Dwyane Wade: Analyzing Miami Heat Star's Struggles Against Boston Celtics
Despite LeBron James and Chris Bosh joining him in South Beach to form Team Trinity, Dwyane Wade certainly knew before the 2010-2011 season tipped off that the road to the NBA Finals went through the Boston Celtics. Undoubtedly comforting to Wade, though, had to be his stellar play against Kevin Garnett, Paul Pierce, Rajon Rondo and company as a one-man act last season.
In eight appearances—five of which were in the postseason—against Boston’s vaunted defensive attack in 2009-2010, Wade was other-worldly. The eighth-year pro out of Marquette averaged 33.4 points, 5.4 rebounds and 7.5 assists per game and shot a remarkable 54 percent from the field. Obviously, Wade was the rare player who thrived against Boston’s heralded defense, and he did so without the help of a reliable second, or even third, banana.
With the added presence of stars like James and Bosh, one would assume Wade’s incredible success playing the Celtics would continue into 2010-2011. After all, the playmaking ability and overall dominance of The King coupled with Bosh’s undeniable scoring prowess from 18 feet in would make life even easier for the artist formerly known as “Flash” against Boston, right?
After three listless, underwhelming performances in losses from Wade against the C's this season, there is an obvious answer to that question; it’s just not the one anybody anticipated. In fact, it’s the opposite.

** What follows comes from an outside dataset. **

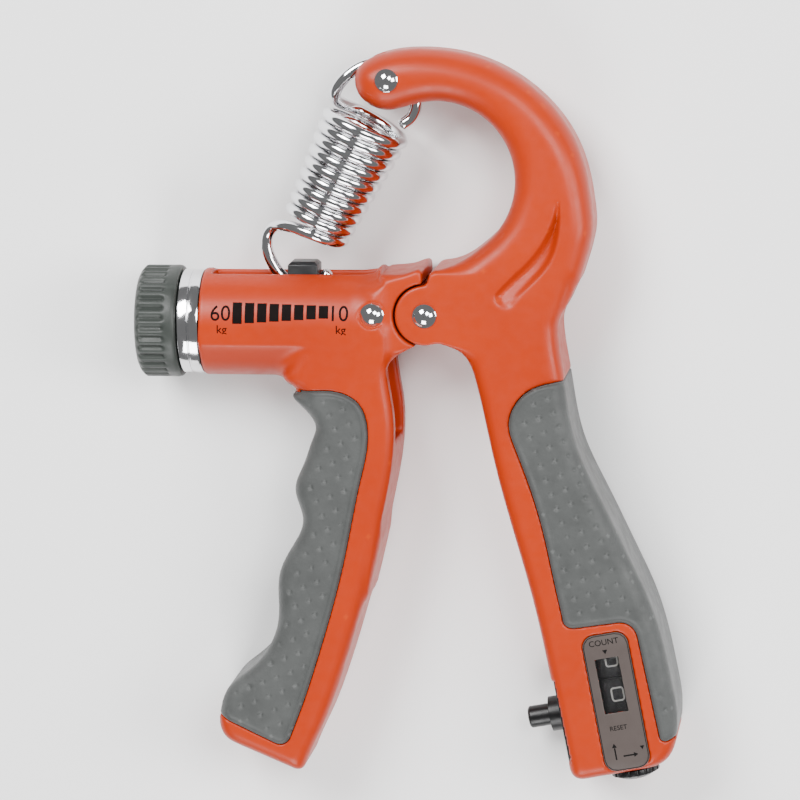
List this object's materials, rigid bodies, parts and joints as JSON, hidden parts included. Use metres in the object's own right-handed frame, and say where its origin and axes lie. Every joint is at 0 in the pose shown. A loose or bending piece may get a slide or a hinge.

Wade, seventh in PPG, fifth in PER and shooting a career-best 49.4 percent from the floor, has been downright dismal facing Boston this season. He’s averaging a meager 12.3 points, 3.3 rebounds and 4.3 assists per game, connecting on just 26.7 percent of his shots and—perhaps worst of all—has committed a pathetic 18 turnovers in three matchups against the reigning Eastern Conference champs in 2010-2011.
After watching Wade and the Heat fall 85-82 to the Celtics yesterday at the new Boston Garden, a trend concerning possessions ending with a Wade shot, assist or turnover (Wade-centric) was realized. What was learned from his Sunday struggles? One overarching, extremely important and very surprising fact:
Wade is extremely uncomfortable and ineffective running the Miami offense as a ball-dominant alpha dog versus the Celtics.
In seven Wade-centric second quarter possessions that saw LeBron on the bench, not a single one was a result of good offense (i.e., structured ball movement through offensive sets). Rather, each involved our protagonist bringing the ball up court, dribbling aimlessly in the half-court and using or refusing ball screens.
The predictable results? Four turnovers, three shot attempts (one of which was the result of Boston forgetting to guard Wade), two contested mid-range jumpers and five points. Perhaps more predictable? Miami’s lead evaporated, and the Heat were never in control of the game again.
Obviously, not every Wade-centric play was a negative one. The majority of positive possessions used by Wade—supporting our above realization—were ones that were initiated by LeBron and used Wade as an integral cog of Miami’s half-court offense.
For instance, one successful set involved Wade and Bosh standing feet in front of ballhandler James on the right wing. Wade popped out to the middle and made the catch from LeBron, used a screen from Zydrunas Ilgauskas, attacked middle to draw the defense and hit a rolling Bosh for an easy lay-up.
In another possession, Wade re-posted on the right block for position after kicking back to James, received the pass and attacked the rim to draw an easy foul. On the Heat's first offensive play, Mario Chalmers hit a back-cutting Wade for a thunderous dunk.
The point is obvious: Miami is clearly better a team—against the Celtics, at least—when Wade is a piece of the puzzle rather than the one putting it together. After dominating Boston last season with a squad half as top-shelf talented as the 2011 Heat, it’s an unexpected and shocking revelation. Good thing for Miami, then, that it has LeBron to run the show when going up against Gang Green.
If Wade accepts playing second fiddle to James when they’re on the court together and gets Bosh more involved in the attack when they aren’t, there isn’t a reason his struggles against the Celtics need to continue. Rather, his numbers should be more closely aligned with last season’s, those that put several scares into Boston during the first round of the 2010 playoffs. In that case, the Celtics may not be just “scared” come the postseason; they could go home earlier than planned.